5/6/2020 | Judith González Ferrán (Fundéu BBVA)
En las lenguas hay un equilibrio que es bellísimo poder observar: el pulso oscilante entre los usos tradicionales que permiten que nos entendamos al usarlas y las novedades que irrumpen en su sistema y que, si se generalizan y no se censuran, las hacen cambiar.
El cambio lingüístico es tan antiguo como las propias lenguas, pero su estudio nunca ha sido sencillo. Este hecho condiciona nuestra percepción de las lenguas y contribuye a dar una pátina de homogeneidad que muchas veces no existe.
Es fácil creer, por ejemplo, que todo el latín que la humanidad conoció en el vasto imperio romano era como el latín clásico, una lengua erudita que ha llegado hasta nosotros en un registro literario cuidadosamente seleccionado por las grandes plumas de la antigüedad. Sin embargo, junto a él existió el latín que se hablaba en las termas, entre amigos, en las calles y en los mercados, y que apenas conservamos en algunos epitafios o en los grafitis de Pompeya.

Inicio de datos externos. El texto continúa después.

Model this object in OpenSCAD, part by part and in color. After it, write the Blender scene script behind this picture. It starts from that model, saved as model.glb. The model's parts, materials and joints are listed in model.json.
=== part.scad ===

Ralph Penny, en su Gramática histórica del español, señala: «Esta lengua contemporánea latina no es uniforme, pero tampoco lo fue nunca el latín. Todos los idiomas presentan variedades —y el de Roma no pudo ser una excepción— desde tres ángulos: diatópicamente (en el espacio), diacrónicamente (en el tiempo) y sociológicamente (en un mismo lugar y tiempo, a causa de la diferente edad, sexo, educación, ocupación, etc.). La variación es inherente incluso al propio individuo, por cuanto dispone de diversos registros que le permiten adaptar su expresión a las distintas situaciones. El hecho de que generalmente carezcamos de la oportunidad de observar tales variaciones en el latín no debe hacernos creer que hace 2000 años era esta una modalidad homogénea».